Begin with the line that contains "Model this object" and end with the line that contains "frame_leg_back_inset = 32.0": copy that span of lines exactly, and nothing outside it.

| Data supplied |

--*--

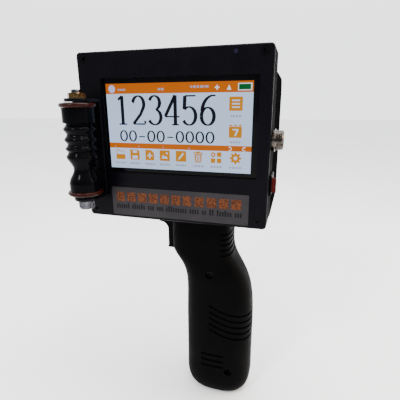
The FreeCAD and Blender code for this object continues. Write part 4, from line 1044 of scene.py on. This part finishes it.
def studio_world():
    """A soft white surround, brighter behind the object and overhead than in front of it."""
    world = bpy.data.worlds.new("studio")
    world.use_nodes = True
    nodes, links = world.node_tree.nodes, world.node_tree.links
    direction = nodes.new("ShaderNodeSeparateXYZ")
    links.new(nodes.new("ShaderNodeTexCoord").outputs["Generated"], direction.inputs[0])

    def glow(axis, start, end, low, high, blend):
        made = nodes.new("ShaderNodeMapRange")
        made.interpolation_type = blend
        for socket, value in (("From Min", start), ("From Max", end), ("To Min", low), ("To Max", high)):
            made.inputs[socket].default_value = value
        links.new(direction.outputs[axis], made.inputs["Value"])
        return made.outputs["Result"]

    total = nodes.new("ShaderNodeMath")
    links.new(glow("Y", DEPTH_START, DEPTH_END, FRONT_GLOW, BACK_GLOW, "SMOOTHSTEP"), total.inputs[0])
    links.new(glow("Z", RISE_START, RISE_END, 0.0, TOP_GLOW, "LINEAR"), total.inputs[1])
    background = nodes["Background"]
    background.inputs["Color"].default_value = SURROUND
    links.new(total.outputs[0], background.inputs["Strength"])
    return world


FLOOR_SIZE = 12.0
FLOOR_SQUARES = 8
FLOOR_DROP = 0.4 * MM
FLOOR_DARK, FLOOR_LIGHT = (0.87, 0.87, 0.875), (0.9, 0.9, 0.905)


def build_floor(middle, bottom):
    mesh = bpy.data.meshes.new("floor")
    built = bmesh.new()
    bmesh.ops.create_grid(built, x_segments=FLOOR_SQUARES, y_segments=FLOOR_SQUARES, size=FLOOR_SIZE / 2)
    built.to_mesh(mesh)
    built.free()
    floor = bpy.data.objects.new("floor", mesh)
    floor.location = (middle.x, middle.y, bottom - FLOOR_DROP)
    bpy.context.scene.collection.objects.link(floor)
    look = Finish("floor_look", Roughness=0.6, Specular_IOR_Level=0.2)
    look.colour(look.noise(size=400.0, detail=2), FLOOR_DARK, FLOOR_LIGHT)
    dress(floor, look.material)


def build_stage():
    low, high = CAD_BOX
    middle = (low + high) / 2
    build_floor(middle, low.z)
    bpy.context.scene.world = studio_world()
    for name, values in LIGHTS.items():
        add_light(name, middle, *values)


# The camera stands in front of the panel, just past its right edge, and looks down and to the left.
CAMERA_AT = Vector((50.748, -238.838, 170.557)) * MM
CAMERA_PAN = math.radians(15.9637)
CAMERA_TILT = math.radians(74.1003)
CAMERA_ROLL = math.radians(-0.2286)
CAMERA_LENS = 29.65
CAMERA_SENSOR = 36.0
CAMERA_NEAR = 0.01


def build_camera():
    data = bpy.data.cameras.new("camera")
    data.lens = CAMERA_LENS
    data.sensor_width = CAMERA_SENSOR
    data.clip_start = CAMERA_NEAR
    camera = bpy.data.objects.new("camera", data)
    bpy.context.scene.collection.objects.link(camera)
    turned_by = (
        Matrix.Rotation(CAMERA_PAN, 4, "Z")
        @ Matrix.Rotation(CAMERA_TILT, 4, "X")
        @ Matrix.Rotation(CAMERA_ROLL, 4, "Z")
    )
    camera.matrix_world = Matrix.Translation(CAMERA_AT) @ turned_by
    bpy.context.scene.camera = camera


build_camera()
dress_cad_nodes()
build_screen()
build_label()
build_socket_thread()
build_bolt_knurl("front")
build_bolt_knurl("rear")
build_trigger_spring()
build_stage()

--*--

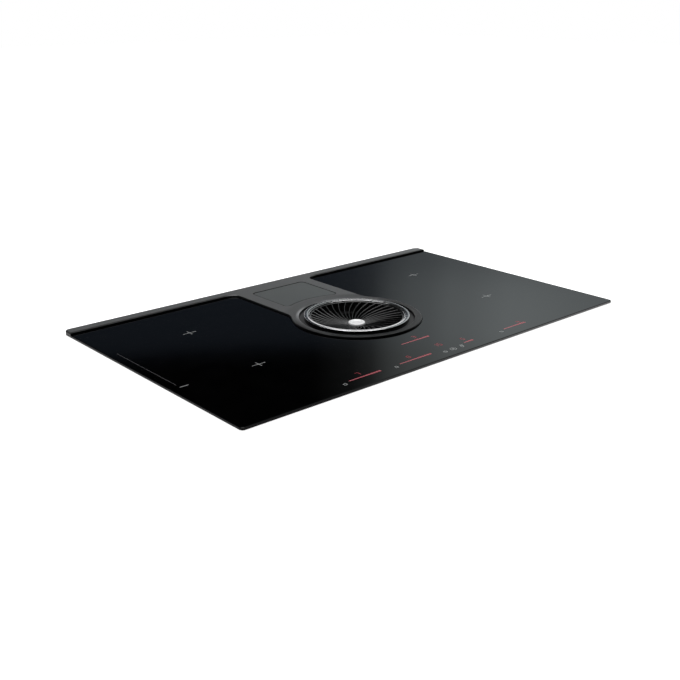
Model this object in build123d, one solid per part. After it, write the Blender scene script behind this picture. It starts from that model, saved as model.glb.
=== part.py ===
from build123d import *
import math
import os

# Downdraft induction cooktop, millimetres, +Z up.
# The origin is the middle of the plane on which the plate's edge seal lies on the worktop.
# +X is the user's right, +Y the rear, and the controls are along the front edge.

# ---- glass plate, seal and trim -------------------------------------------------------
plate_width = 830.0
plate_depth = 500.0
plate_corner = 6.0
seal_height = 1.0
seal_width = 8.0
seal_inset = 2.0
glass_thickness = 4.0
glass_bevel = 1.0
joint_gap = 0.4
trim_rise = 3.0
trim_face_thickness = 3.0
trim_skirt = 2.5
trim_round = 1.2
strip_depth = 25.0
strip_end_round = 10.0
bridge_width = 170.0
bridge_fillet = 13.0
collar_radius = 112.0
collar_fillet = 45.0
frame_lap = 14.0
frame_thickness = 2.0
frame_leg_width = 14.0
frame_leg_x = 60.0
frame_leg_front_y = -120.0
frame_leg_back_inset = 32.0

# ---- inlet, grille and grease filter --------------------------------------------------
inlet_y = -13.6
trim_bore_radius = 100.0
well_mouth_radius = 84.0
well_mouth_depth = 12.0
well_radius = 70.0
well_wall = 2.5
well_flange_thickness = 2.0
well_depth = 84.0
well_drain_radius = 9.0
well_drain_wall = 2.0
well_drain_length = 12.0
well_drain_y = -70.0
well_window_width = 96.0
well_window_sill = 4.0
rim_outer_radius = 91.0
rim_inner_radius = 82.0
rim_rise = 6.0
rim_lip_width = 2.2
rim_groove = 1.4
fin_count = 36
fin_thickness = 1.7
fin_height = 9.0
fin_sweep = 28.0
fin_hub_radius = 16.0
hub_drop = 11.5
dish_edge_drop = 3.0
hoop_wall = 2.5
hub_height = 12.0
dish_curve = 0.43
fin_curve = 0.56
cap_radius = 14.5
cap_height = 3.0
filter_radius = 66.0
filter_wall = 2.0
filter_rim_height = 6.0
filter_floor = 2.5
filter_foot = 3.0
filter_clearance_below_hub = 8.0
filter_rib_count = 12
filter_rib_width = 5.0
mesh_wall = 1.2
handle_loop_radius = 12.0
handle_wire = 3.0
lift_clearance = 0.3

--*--

| Answer to the task |
Model this object in build123d, one solid per part. After it, write the Blender scene script behind this picture. It starts from that model, saved as model.glb.
=== part.py ===
from build123d import *
import math
import os

# Downdraft induction cooktop, millimetres, +Z up.
# The origin is the middle of the plane on which the plate's edge seal lies on the worktop.
# +X is the user's right, +Y the rear, and the controls are along the front edge.

# ---- glass plate, seal and trim -------------------------------------------------------
plate_width = 830.0
plate_depth = 500.0
plate_corner = 6.0
seal_height = 1.0
seal_width = 8.0
seal_inset = 2.0
glass_thickness = 4.0
glass_bevel = 1.0
joint_gap = 0.4
trim_rise = 3.0
trim_face_thickness = 3.0
trim_skirt = 2.5
trim_round = 1.2
strip_depth = 25.0
strip_end_round = 10.0
bridge_width = 170.0
bridge_fillet = 13.0
collar_radius = 112.0
collar_fillet = 45.0
frame_lap = 14.0
frame_thickness = 2.0
frame_leg_width = 14.0
frame_leg_x = 60.0
frame_leg_front_y = -120.0
frame_leg_back_inset = 32.0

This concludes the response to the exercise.